Watchdog of $800 Million Speaks at Hamilton
According to some estimates, the average federal grant or stimulus program can see as much as 7 percent of its funding lost to fraud and waste. In an $800 million program like the 2009 American Reinvestment and Recovery Act (ARRA), this loss would amount to more than $55,000,000, making fraud prevention a priority.
With this in mind, President Obama and his advisers oversaw the formation of the Recovery Accountability and Transparency Board (RATB), which was tasked with minimizing fraud within the ARRA and increasing overall transparency in federal spending, and appointed former Inspector General of the Department of the Interior Earl E. Devaney as its chairperson. So far, the RATB has managed to reduce ARRA fraud to an unprecedented 0.05 percent and has laid the foundation for increased transparency in dozens of other federal departments. Devaney spoke at Hamilton on March 7 as part of the Levitt Center’s Security Program.
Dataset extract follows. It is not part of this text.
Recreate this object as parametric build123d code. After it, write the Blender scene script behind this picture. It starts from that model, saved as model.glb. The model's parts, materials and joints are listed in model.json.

When Devaney walked into the West Wing of the White House on a cold day in February of 2009 to discuss the possibility of heading the Recovery Transparency and Accountability Board, he had every intention of politely declining the offer and passing on a list of individuals he felt were more qualified candidates. However, once he found himself standing face to face with President Obama in the Oval Office, the words he found coming out of his mouth were “Yes, Mr. President, I’ll do it.” Minutes later, and much to his wife’s surprise, Devaney found himself on national television listening to the president announce his appointment to chairman of the Recovery and Transparency Accountability Board before a group of the nation’s governors.
As Devaney recalls, he wasn’t quite well practiced enough that day to be capable of “saying ‘no’ to the President of the United States of America.”
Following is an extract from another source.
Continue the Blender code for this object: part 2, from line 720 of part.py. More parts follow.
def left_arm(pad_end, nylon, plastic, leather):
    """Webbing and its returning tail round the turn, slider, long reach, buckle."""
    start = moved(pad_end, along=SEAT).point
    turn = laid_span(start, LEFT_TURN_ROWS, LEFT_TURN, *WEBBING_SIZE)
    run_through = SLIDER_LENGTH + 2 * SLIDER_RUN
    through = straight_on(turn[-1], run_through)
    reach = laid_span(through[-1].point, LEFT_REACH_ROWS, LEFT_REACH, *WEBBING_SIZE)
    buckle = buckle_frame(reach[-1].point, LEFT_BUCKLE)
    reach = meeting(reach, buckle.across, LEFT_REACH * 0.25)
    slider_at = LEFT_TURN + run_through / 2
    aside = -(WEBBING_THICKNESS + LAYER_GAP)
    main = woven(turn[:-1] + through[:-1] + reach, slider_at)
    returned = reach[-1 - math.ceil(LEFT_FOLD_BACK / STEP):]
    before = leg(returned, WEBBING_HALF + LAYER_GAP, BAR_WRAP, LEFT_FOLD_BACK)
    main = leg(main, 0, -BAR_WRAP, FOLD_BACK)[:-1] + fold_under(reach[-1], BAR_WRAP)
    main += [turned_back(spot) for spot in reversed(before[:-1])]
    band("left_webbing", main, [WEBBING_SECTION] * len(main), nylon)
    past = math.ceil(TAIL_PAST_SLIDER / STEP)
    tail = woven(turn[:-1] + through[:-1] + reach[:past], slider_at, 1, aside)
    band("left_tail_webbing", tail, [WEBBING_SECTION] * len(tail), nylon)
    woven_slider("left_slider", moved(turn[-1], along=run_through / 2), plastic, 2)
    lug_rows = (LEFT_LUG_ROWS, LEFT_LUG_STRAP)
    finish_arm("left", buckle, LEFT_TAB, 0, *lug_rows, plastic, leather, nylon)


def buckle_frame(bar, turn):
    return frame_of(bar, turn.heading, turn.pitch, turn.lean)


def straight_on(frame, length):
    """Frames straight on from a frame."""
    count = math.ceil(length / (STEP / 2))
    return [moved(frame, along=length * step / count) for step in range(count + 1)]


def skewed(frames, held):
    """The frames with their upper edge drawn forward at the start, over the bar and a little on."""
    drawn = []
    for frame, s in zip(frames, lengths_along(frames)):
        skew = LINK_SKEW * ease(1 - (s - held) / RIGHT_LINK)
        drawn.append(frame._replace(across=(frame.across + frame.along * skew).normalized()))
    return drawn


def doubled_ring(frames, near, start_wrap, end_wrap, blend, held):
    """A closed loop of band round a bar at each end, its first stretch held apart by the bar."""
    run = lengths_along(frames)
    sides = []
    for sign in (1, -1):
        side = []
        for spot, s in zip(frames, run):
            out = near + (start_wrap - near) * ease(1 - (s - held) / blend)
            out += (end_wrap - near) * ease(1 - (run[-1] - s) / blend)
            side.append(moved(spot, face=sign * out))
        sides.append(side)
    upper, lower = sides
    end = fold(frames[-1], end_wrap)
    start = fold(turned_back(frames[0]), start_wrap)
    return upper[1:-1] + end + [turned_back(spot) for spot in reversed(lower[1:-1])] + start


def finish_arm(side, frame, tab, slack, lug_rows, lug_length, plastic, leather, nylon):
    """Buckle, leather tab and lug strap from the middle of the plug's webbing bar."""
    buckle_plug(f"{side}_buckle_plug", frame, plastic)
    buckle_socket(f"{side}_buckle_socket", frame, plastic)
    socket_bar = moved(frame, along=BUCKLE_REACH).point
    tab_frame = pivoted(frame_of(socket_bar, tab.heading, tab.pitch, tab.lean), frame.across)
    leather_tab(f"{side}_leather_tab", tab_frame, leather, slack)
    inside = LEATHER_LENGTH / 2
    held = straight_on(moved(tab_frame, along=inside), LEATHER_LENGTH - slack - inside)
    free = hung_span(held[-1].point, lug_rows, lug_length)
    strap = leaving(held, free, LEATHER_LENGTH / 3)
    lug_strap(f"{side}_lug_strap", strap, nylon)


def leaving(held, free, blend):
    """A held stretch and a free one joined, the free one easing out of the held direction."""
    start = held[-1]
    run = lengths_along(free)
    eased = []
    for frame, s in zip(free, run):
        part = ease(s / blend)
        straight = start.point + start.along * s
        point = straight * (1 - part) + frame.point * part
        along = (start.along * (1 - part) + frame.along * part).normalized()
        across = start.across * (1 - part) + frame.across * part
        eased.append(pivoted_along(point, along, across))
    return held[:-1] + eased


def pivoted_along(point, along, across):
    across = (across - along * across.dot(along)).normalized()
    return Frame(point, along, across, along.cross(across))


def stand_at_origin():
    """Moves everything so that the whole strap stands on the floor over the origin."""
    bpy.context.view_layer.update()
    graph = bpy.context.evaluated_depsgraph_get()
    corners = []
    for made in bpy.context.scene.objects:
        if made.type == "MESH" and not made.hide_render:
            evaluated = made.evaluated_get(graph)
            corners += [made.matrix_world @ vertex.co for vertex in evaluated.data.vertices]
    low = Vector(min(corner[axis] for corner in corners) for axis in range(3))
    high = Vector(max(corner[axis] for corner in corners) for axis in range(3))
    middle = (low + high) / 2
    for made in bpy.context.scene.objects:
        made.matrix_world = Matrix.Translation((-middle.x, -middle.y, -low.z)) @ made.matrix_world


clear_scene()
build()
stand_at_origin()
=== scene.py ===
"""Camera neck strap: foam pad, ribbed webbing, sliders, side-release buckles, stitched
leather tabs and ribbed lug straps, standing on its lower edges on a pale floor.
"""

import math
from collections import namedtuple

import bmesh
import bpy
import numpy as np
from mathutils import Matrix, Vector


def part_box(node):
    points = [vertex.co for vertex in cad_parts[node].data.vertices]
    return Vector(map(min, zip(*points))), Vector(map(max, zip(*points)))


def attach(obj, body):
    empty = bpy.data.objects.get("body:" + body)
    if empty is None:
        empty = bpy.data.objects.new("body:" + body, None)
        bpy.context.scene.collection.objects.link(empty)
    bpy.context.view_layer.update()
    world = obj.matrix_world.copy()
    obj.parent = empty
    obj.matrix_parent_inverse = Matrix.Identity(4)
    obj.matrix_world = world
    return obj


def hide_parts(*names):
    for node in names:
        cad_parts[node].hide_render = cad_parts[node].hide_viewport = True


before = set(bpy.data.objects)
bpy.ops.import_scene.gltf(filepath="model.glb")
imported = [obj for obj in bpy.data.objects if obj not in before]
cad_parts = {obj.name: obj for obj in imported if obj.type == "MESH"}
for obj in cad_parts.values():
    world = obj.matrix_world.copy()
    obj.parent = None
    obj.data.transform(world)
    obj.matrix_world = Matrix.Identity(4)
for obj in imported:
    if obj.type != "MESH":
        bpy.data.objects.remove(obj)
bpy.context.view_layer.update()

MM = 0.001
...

Despite his initial reluctance to take on the position, Devaney’s extensive resume boasts all of the necessary qualifications to head of the largest stimulus project in the country’s history. He served as both the special agent-in-charge of the Secret Service’s Fraud Division and as the director of criminal enforcement for the Environmental Protection Agency before being named inspector general of the Department of the Interior in 1999, where he oversaw the investigation of famed disgraced lobbyist Jack Abramoff. Despite Devaney’s extensive experience in fraud oversight, the task laid before him in 2009 was far from easy.
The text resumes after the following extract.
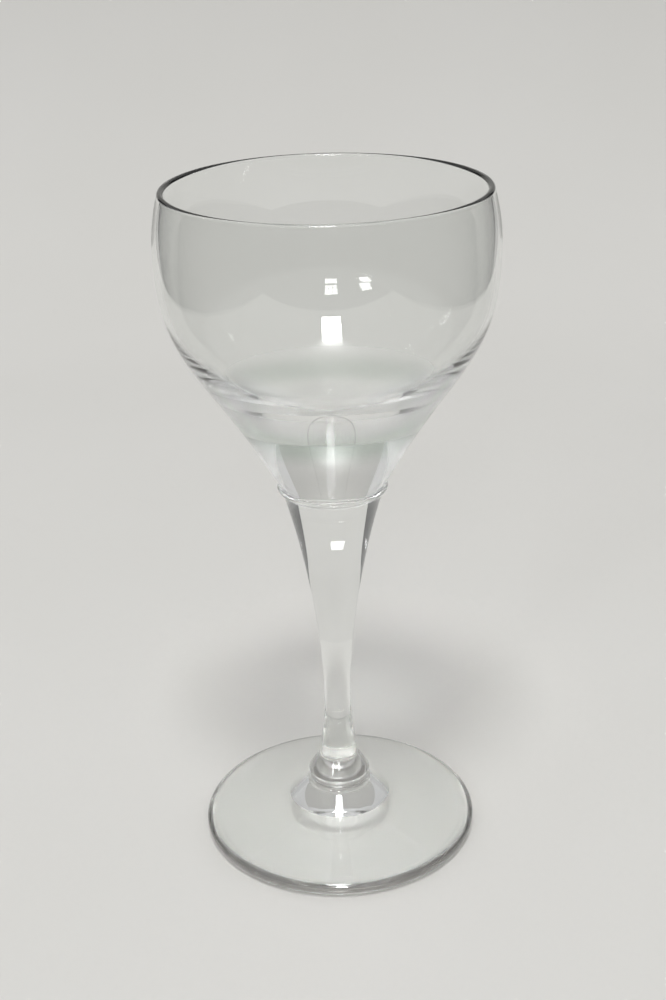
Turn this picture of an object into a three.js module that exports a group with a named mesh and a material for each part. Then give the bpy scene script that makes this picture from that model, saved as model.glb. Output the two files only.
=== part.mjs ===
// Stemmed schnapps glass of clear soda glass, in millimetres, +Z up.
// It is hot-worked from four gathers of glass: a foot, a collar, a stem and a bowl, each fused to the next.
// The origin is the centre of the ring that the foot stands on.

import * as THREE from 'three';

// Foot: a round plate that rises to a domed boss, hollow underneath
const footDiameter = 47.8;
const footEdgeThickness = 3.0;
const footEdgeHeight = 1.9;
const footEdgeRounding = 1.5;
const footHeight = 10.4;
const bossDiameter = 17.8;
const bossRingHeight = 6.0;
const bossConeTopDiameter = 11.8;
const bossTopDiameter = 10.6;
const standingRingDiameter = 44.0;
const standingRingWidth = 1.2;
const hollowDepth = 2.4;

// Collar: a small conical bead between the foot and the stem
const collarHeight = 3.4;
const collarDiameter = 10.7;
const collarTopDiameter = 7.2;
const collarLipRounding = 0.4;
const collarTopRounding = 0.25;

// Stem: a solid trumpet, narrowest near the foot
const stemHeight = 52.0;
const stemBottomDiameter = 6.6;
const waistDiameter = 4.3;
const waistHeight = 14.2;
const stemTopDiameter = 18.3;
const stemThroatDiameter = 16.7;
const stemLipHeight = 1.2;
const stemLipRounding = 0.35;

// Bowl: a thin blown cup on a thick solid cone
const bowlHeight = 49.2;
const bowlDiameter = 54.1;
const rimDiameter = 51.6;
const rimWall = 1.05;
const widestBelowRim = 9.6;
const bowlSeatDiameter = 17.3;
const bowlWall = 1.1;
const solidBaseHeight = 13.2;
const kneeDiameter = 34.4;
const kneeHeight = 18.2;

// How full each curve is: the reach of its handles, as shares of the height or radius that it spans
const coneFlare = 0.53;
const coneReach = 0.545;
const shoulderReach = 0.435;
const rimReach = 0.35;
const cavitySideReach = 0.5;
const cavityWallReach = 0.3;
const cavityFloorReach = 0.5;
const cavityMiddleReach = 0.45;
const waistLowerReach = 0.3;
const waistUpperReach = 0.37;
const throatFlare = 0.33;
const throatReach = 0.13;
const bossReach = 0.4;
const edgeReach = 0.55;
const plateReach = 0.4;
const hollowReach = 0.5;

// Leans in degrees from upright: the cavity at its knee and at its middle, the cone of the boss
const kneeLean = 45.5;
const floorLean = 87.0;
const bossLean = 50.0;

// Fineness of the surfaces
const turnSegments = 48;
const longCurveSteps = 12;
const shortCurveSteps = 6;
const roundingSteps = 3;

const collarZ = footHeight;
const stemZ = collarZ + collarHeight;
const bowlZ = stemZ + stemHeight;

// A point of an outline: distance from the axis, then height.
function at(radius, height) {
  return new THREE.Vector2(radius, height);
}

// Points along a cubic curve between two points, each with a handle that the curve leaves or meets along.
function curve(start, startHandle, endHandle, end, steps) {
  return new THREE.CubicBezierCurve(start, startHandle, endHandle, end).getPoints(steps);
}

// Points along a circular rounding, by its centre, radius and two angles in degrees.
function rounding(centre, radius, fromDegrees, toDegrees, steps = roundingSteps) {
  const from = THREE.MathUtils.degToRad(fromDegrees);
  const to = THREE.MathUtils.degToRad(toDegrees);
  const clockwise = to < from;
  return new THREE.EllipseCurve(centre.x, centre.y, radius, radius, from, to, clockwise).getPoints(steps);
}

// A solid turned round the upright axis. Its outline starts and ends on that axis.
function turned(name, outline, baseHeight, material) {
  const geometry = new THREE.LatheGeometry(outline, turnSegments);
  geometry.rotateX(Math.PI / 2);
  const mesh = new THREE.Mesh(geometry, material);
  mesh.name = name;
  mesh.position.z = baseHeight;
  return mesh;
}

// Clear glass, with the faint green grey that shows where it is thick.
function clearGlass(colour) {
  return new THREE.MeshStandardMaterial({
    color: colour,
    roughness: 0.03,
    metalness: 0,
    transparent: true,
    opacity: 0.35
  });
}

function footOutline() {
  const edge = footDiameter / 2;
  const ringOuter = standingRingDiameter / 2;
  const ringInner = ringOuter - standingRingWidth;
  const plateStart = at(edge - footEdgeRounding, footEdgeThickness);
  const boss = bossDiameter / 2;
  const bossTop = bossTopDiameter / 2;
  const bossFlare = Math.tan(THREE.MathUtils.degToRad(bossLean));
  const coneTop = bossConeTopDiameter / 2;
  const coneTopHeight = bossRingHeight + (boss - coneTop) / bossFlare;
  const neckPull = (footHeight - coneTopHeight) * bossReach;
  const plateSpan = plateStart.x - boss;
  const plateSlope = (bossRingHeight - footEdgeThickness) / plateSpan;
  const edgeMiddle = at(edge, footEdgeHeight);
  const edgeRise = footEdgeThickness - footEdgeHeight;
  return [
    ...curve(
      at(0, hollowDepth),
      at(ringInner * hollowReach, hollowDepth),
      at(ringInner * (1 - hollowReach / 2), hollowDepth / 4),
      at(ringInner, 0),
      shortCurveSteps
    ),
    ...curve(
      at(ringOuter, 0),
      at(ringOuter + (edge - ringOuter) * edgeReach, 0),
      at(edge, footEdgeHeight * (1 - edgeReach)),
      edgeMiddle,
      roundingSteps
    ),
    ...curve(
      edgeMiddle,
      at(edge, footEdgeHeight + edgeRise * edgeReach),
      at(plateStart.x + footEdgeRounding * (1 - edgeReach), footEdgeThickness),
      plateStart,
      roundingSteps
    ).slice(1),
    ...curve(
      plateStart,
      at(plateStart.x - plateSpan * plateReach, footEdgeThickness + plateSpan * plateReach * plateSlope),
      at(boss + plateSpan * plateReach, bossRingHeight - plateSpan * plateReach * plateSlope),
      at(boss, bossRingHeight),
      shortCurveSteps
    ).slice(1),
    ...curve(
      at(coneTop, coneTopHeight),
      at(coneTop - neckPull * bossFlare / 2, coneTopHeight + neckPull / 2),
      at(bossTop, footHeight - neckPull),
      at(bossTop, footHeight),
      shortCurveSteps
    ),
    at(0, footHeight)
  ];
}

function collarOutline() {
  const lipCentre = at(collarDiameter / 2 - collarLipRounding, collarLipRounding);
  const topCentre = at(collarTopDiameter / 2 - collarTopRounding, collarHeight - collarTopRounding);
  const coneDegrees = THREE.MathUtils.radToDeg(
    Math.atan2(lipCentre.x - topCentre.x, topCentre.y - lipCentre.y)
  );
  return [
    at(0, 0),
    ...rounding(lipCentre, collarLipRounding, -90, coneDegrees, 2 * roundingSteps),
    ...rounding(topCentre, collarTopRounding, coneDegrees, 90),
    at(0, collarHeight)
  ];
}

function stemOutline() {
  const waist = at(waistDiameter / 2, waistHeight);
  const throat = at(stemThroatDiameter / 2, stemHeight - stemLipHeight);
  const upperSpan = throat.y - waist.y;
  const lipCentre = at(stemTopDiameter / 2 - stemLipRounding, stemHeight - stemLipRounding);
  return [
    at(0, 0),
    ...curve(
      at(stemBottomDiameter / 2, 0),
      at(stemBottomDiameter / 2, waistHeight / 2),
      at(waist.x, waistHeight * (1 - waistLowerReach)),
      waist,
      shortCurveSteps
    ),
    ...curve(
      waist,
      at(waist.x, waist.y + upperSpan * waistUpperReach),
      at(throat.x - throatFlare * upperSpan * throatReach, throat.y - upperSpan * throatReach),
      throat,
      longCurveSteps
    ).slice(1),
    ...rounding(lipCentre, stemLipRounding, -30, 90),
    at(0, stemHeight)
  ];
}

function bowlOutline() {
  const widest = at(bowlDiameter / 2, bowlHeight - widestBelowRim);
  const seat = at(bowlSeatDiameter / 2, 0);
  const rimCentre = at(rimDiameter / 2 - rimWall / 2, bowlHeight - rimWall / 2);
  const rimOuter = at(rimDiameter / 2, rimCentre.y);
  const rimInner = at(rimDiameter / 2 - rimWall, rimCentre.y);
  const cavityWidest = at(widest.x - bowlWall, widest.y);
  const knee = at(kneeDiameter / 2, kneeHeight);
  const kneeFall = widest.y - knee.y;
  const wallPull = kneeFall * cavityWallReach;
  const floorPull = knee.x * cavityFloorReach;
  const middle = knee.x * cavityMiddleReach;
  const lean = THREE.MathUtils.degToRad(kneeLean);
  const middleRise = middle / Math.tan(THREE.MathUtils.degToRad(floorLean));
  const rimSpan = rimCentre.y - widest.y;
  const rimLean = (widest.x - rimOuter.x) / rimSpan;
  const rimPull = rimSpan * rimReach;
  return [
    at(0, 0),
    ...curve(
      seat,
      at(seat.x + coneFlare * widest.y * coneReach, widest.y * coneReach),
      at(widest.x, widest.y * (1 - shoulderReach)),
      widest,
      longCurveSteps
    ),
    ...curve(
      widest,
      at(widest.x, widest.y + rimPull),
      at(rimOuter.x + 2 * rimLean * rimPull, rimOuter.y - rimPull),
      rimOuter,
      shortCurveSteps
    ).slice(1),
    ...rounding(rimCentre, rimWall / 2, 0, 180, 2 * roundingSteps).slice(1),
    ...curve(
      rimInner,
      at(rimInner.x + 2 * rimLean * rimPull, rimInner.y - rimPull),
      at(cavityWidest.x, cavityWidest.y + rimPull),
      cavityWidest,
      shortCurveSteps
    ).slice(1),
    ...curve(
      cavityWidest,
      at(cavityWidest.x, cavityWidest.y - kneeFall * cavitySideReach),
      at(knee.x + wallPull * Math.tan(lean), knee.y + wallPull),
      knee,
      longCurveSteps
    ).slice(1),
    ...curve(
      knee,
      at(knee.x - floorPull * Math.sin(lean), knee.y - floorPull * Math.cos(lean)),
      at(middle, solidBaseHeight + middleRise),
      at(0, solidBaseHeight),
      shortCurveSteps
    ).slice(1)
  ];
}

const glass = new THREE.Group();
glass.add(turned('foot', footOutline(), 0, clearGlass(0xdfe3dc)));
glass.add(turned('collar', collarOutline(), collarZ, clearGlass(0xd8dcd6)));
glass.add(turned('stem', stemOutline(), stemZ, clearGlass(0xdde1da)));
glass.add(turned('bowl', bowlOutline(), bowlZ, clearGlass(0xdce3da)));

export default glass;
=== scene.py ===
# Looks for a small stemmed schnapps glass: four pieces of clear glass, fused hot, on a pale paper sweep.
# Lengths in the dictionaries are millimetres and angles are degrees; Blender gets metres and radians.
import math
import bpy
import numpy as np
from mathutils import Matrix, Vector


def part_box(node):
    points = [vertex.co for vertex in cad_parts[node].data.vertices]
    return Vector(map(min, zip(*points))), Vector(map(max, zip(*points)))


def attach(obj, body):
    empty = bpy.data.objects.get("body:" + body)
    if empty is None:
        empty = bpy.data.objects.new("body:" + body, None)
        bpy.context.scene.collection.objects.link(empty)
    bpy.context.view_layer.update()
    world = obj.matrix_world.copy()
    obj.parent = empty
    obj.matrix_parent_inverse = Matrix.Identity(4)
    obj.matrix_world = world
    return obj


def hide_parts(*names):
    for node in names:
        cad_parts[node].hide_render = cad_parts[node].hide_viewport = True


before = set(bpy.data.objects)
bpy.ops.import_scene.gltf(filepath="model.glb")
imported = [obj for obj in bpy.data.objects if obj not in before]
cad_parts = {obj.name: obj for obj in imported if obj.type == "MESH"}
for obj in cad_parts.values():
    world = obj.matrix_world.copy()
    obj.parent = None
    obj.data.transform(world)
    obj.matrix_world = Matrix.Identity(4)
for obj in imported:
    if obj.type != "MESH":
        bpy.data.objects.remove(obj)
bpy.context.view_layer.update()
mm = 0.001
print("frame loaded:", sorted(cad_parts))


def linearColour(hexText):
    # sRGB hex to the linear values that shaders want
    srgb = [int(hexText[i:i + 2], 16) / 255 for i in (1, 3, 5)]
    return [c / 12.92 if c <= 0.04045 else ((c + 0.055) / 1.055) ** 2.4 for c in srgb] + [1.0]


def level(node, top):
    # height of a CAD node's lowest or highest point, in mm
    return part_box(node)[1 if top else 0].z / mm


def radius(node):
    # largest radius of a CAD node, in mm
    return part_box(node)[1].x / mm


# Camera: at the photograph's distance, tilt and roll, found from the ellipses of rim, joint and foot
camera = {
    "lens": 56.05,
    "back": 236.6,
    "height": 165.7,
    "tiltDown": 23.53,
    "roll": -1.33,
    "sensorWidth": 36.0,
    "nearest": 10.0,
}


def makeCamera():
    # ahead is level turned down by the tilt; right and up are then turned round it by the roll
    tilt = math.radians(camera["tiltDown"])
    roll = math.radians(camera["roll"])
    levelRight = Vector((1, 0, 0))
    levelUp = Vector((0, math.sin(tilt), math.cos(tilt)))
    ahead = Vector((0, math.cos(tilt), -math.sin(tilt)))
    right = math.cos(roll) * levelRight + math.sin(roll) * levelUp
    up = math.cos(roll) * levelUp - math.sin(roll) * levelRight
    data = bpy.data.cameras.new("photoCamera")
    data.lens = camera["lens"]
    data.sensor_width = camera["sensorWidth"]
    data.clip_start = camera["nearest"] * mm
    made = bpy.data.objects.new("photoCamera", data)
    bpy.context.scene.collection.objects.link(made)
    turn = Matrix((right, up, -ahead)).transposed().to_4x4()
    made.matrix_world = Matrix.Translation((0, -camera["back"] * mm, camera["height"] * mm)) @ turn
    bpy.context.scene.camera = made


makeCamera()
print("camera placed")


def addNode(tree, kind, settings=None, links=None):
    # one shader node: settings by input name, input number or property, links from the sockets that feed it
    node = tree.nodes.new(kind)
    for key, value in (settings or {}).items():
        if isinstance(key, int) or key in node.inputs:
            node.inputs[key].default_value = value
        else:
            setattr(node, key, value)
    for key, socket in (links or {}).items():
        tree.links.new(socket, node.inputs[key])
    return node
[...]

One of the first tasks the Recovery Accountability and Transparency Board was set to undertake was the creation of a publicly accessible website, called Recovery.gov, to document how and where every penny of the multi-billion dollar spending package would be distributed. The procurement of a web-design vendor for a project of Recovery.gov’s magnitude generally takes a federal agency around eight months to complete and the subsequent website creation often takes another year or more. With a timeframe measured in months and not years, the Recovery and Transparency Board delivered not one but two products that would revolutionize the area of spending accountability.
The two Recovery.gov websites created under Devaney’s leadership allowed recipients of federal funds to electronically submit and track their spending and taxpayers to view exactly how and where recovery dollars were being spent, right down to towns and zip codes. In addition to these transparency mechanisms, the Recovery and Transparency Board also put into place an innovative cloud-based fraud detection system that used nearly 30 federal databases to conduct a “fraud background check” before awarding ARRA funds to any organization. This proactive approach completely revolutionized the traditionally reactive world of fraud detection and helped the ARRA to achieve incredibly low fraud figures while using only a fraction of the number of analysts agencies typically employed by oversight agencies. The program is currently being expanded to conduct fraud-checks for a number of other federal agencies.
Devaney stepped down from the chairmanship of the Recovery and Transparency Board in 2011 and is currently enjoying retirement with his wife in Florida, but the impact of his work to improve transparency remains. Taxpayers can still visit Recovery.gov to see how stimulus money has been spent in their towns, and federal agencies are increasingly moving to the aggregated cloud databases that were pioneered under Devaney’s leadership. Even the European Union has taken note of the Recovery and Transparency Board’s progress in increasing accountability, and the U.S. is yet again leading the way in areas essential to democratic governance.